Sekarang bagaimana mengantisipasinya? Menurut hemat saya ada beberapa hal yang bisa dilakukan, pertama menumbuhkan kesadaran masyarakat terhadap bahaya politik identitas. Pendidikan politik mutlak dibutuhkan. Upaya memberikan penjelasan tentang bahaya politik identitas di akar rumput kudu segera dilakukan.Â
Publik sepantasnya mendapat pencerahan bagaimana berpolitik secara sehat, santun, beradab dan berbudaya. Kesadaran masyarakat diharapkan meminimalisir praktik politik identitas. Ibarat orang berdagang penjual tak akan berjualan barang dagangan jika diyakininya barang tersebut tak laku.
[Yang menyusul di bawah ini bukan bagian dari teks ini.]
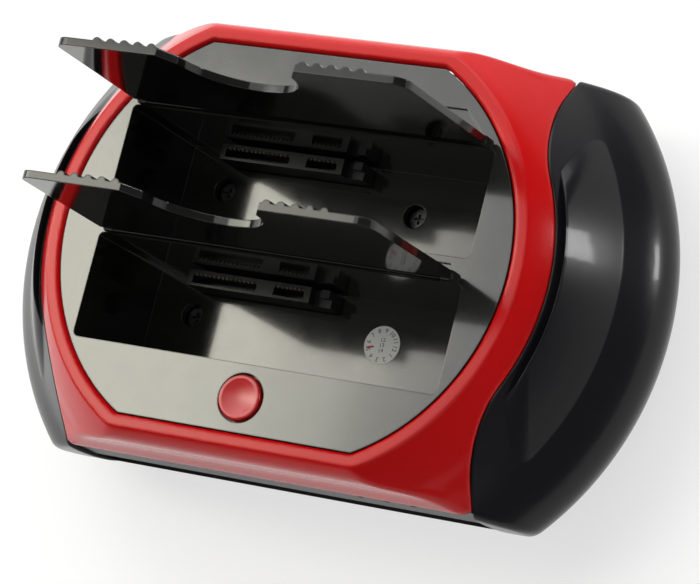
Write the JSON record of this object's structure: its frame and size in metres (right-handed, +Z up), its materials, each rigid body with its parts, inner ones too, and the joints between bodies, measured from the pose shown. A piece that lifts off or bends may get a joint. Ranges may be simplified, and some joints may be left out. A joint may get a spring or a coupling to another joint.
{
  "type": "drive duplicator",
  "caption": "Table-top drive duplicator with two open bays, a hinged flap behind each bay, drive sockets in the bay floors and a copy button on the deck.",
  "frame": {"origin": "centre of the footprint at table level", "axes": "+X to the right seen from the button side, +Y to the back, +Z up"},
  "size_m": [0.1842, 0.1128, 0.1013],
  "materials": {
    "red_gloss": "gloss",
    "red_cap": "gloss",
    "black_gloss": "gloss",
    "flap_black": "gloss",
    "black_satin": "matte",
    "socket_black": "matte",
    "contact_gold": "plated",
    "steel": "brushed",
    "screw_black": "blackened",
    "board_green": "solder mask",
    "chip_black": "matte",
    "can_aluminium": "satin",
    "lamp_clear": "clear",
    "foot_rubber": "matte",
    "sticker_paper": "paper"
  },
  "bodies": {
    "case": {"top_shell": "red_gloss", "left_side_pod": "black_gloss", "right_side_pod": "black_gloss", "front_panel": "black_satin", "rear_panel": "black_satin", "base_shell": "black_satin", "deck_tray": "black_gloss", "front_hinge_rod": "steel", "rear_hinge_rod": "steel", "front_drive_socket": "socket_black", "rear_drive_socket": "socket_black", "front_socket_contacts": "contact_gold", "rear_socket_contacts": "contact_gold", "main_board": "board_green", "bridge_chip": "chip_black", "capacitors": "can_aluminium", "usb_port": "steel", "esata_port": "steel", "dc_jack": "black_satin", "power_switch": "black_satin", "switch_board": "board_green", "tact_switch": "black_satin", "button_boot": "foot_rubber", "bay_screws": "screw_black", "board_screws": "screw_black", "case_screws": "screw_black", "switch_board_screws": "screw_black", "status_lamps": "lamp_clear", "rubber_feet": "foot_rubber", "inspection_sticker": "sticker_paper"},
    "front_flap": {"front_door": "flap_black"},
    "rear_flap": {"rear_door": "flap_black"},
    "copy_button": {"backup_button": "red_cap"},
    "power_cap": {"power_button": "black_satin"}
  },
  "joints": [
    {"name": "front_flap_hinge", "type": "hinge", "parent": "case", "child": "front_flap", "pos_m": [0, -0.00265, 0.0558], "axis": [1, 0, 0], "range_deg": [0, 90]},
    {"name": "rear_flap_hinge", "type": "hinge", "parent": "case", "child": "rear_flap", "pos_m": [0, 0.03155, 0.0558], "axis": [1, 0, 0], "range_deg": [0, 85.05]},
    {"name": "copy_button_press", "type": "slide", "parent": "case", "child": "copy_button", "axis": [0, 0, -1], "range_m": [0, 0.0012], "stiffness_N_per_m": 600, "springref_m": -0.0005, "deforming": ["button_boot"]},
    {"name": "power_button_press", "type": "slide", "parent": "case", "child": "power_cap", "axis": [0, -1, 0], "range_m": [0, 0.0012], "stiffness_N_per_m": 500, "springref_m": -0.0005}
  ],
  "couplings": [
    {"joint": "rear_flap_hinge", "follows": "front_flap_hinge", "ratio": 0.9444}
  ]
}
Kedua, belajar dari pengalaman. Pilpres 2014, 2019 serta Pilkada di sejumlah daerah khususnya DKI 2017 lalu sepantas menyadarkan semua pihak bagaimana bahaya politik identitas. Bangsa Indonesia diambang perpecahan. Masyarakat terbelah. Istilah cebong, kampret, kadrun tak lain merupakan bukti konkrit perpecahan tersebut. Sebagai masyarakat beradab sepantasnya itu semua dijadikan pelajaran. Jangan sampai kita semua melakukan kesalahan yang sama. Jangan sampai masuk, terjebak pada lobang yang sama.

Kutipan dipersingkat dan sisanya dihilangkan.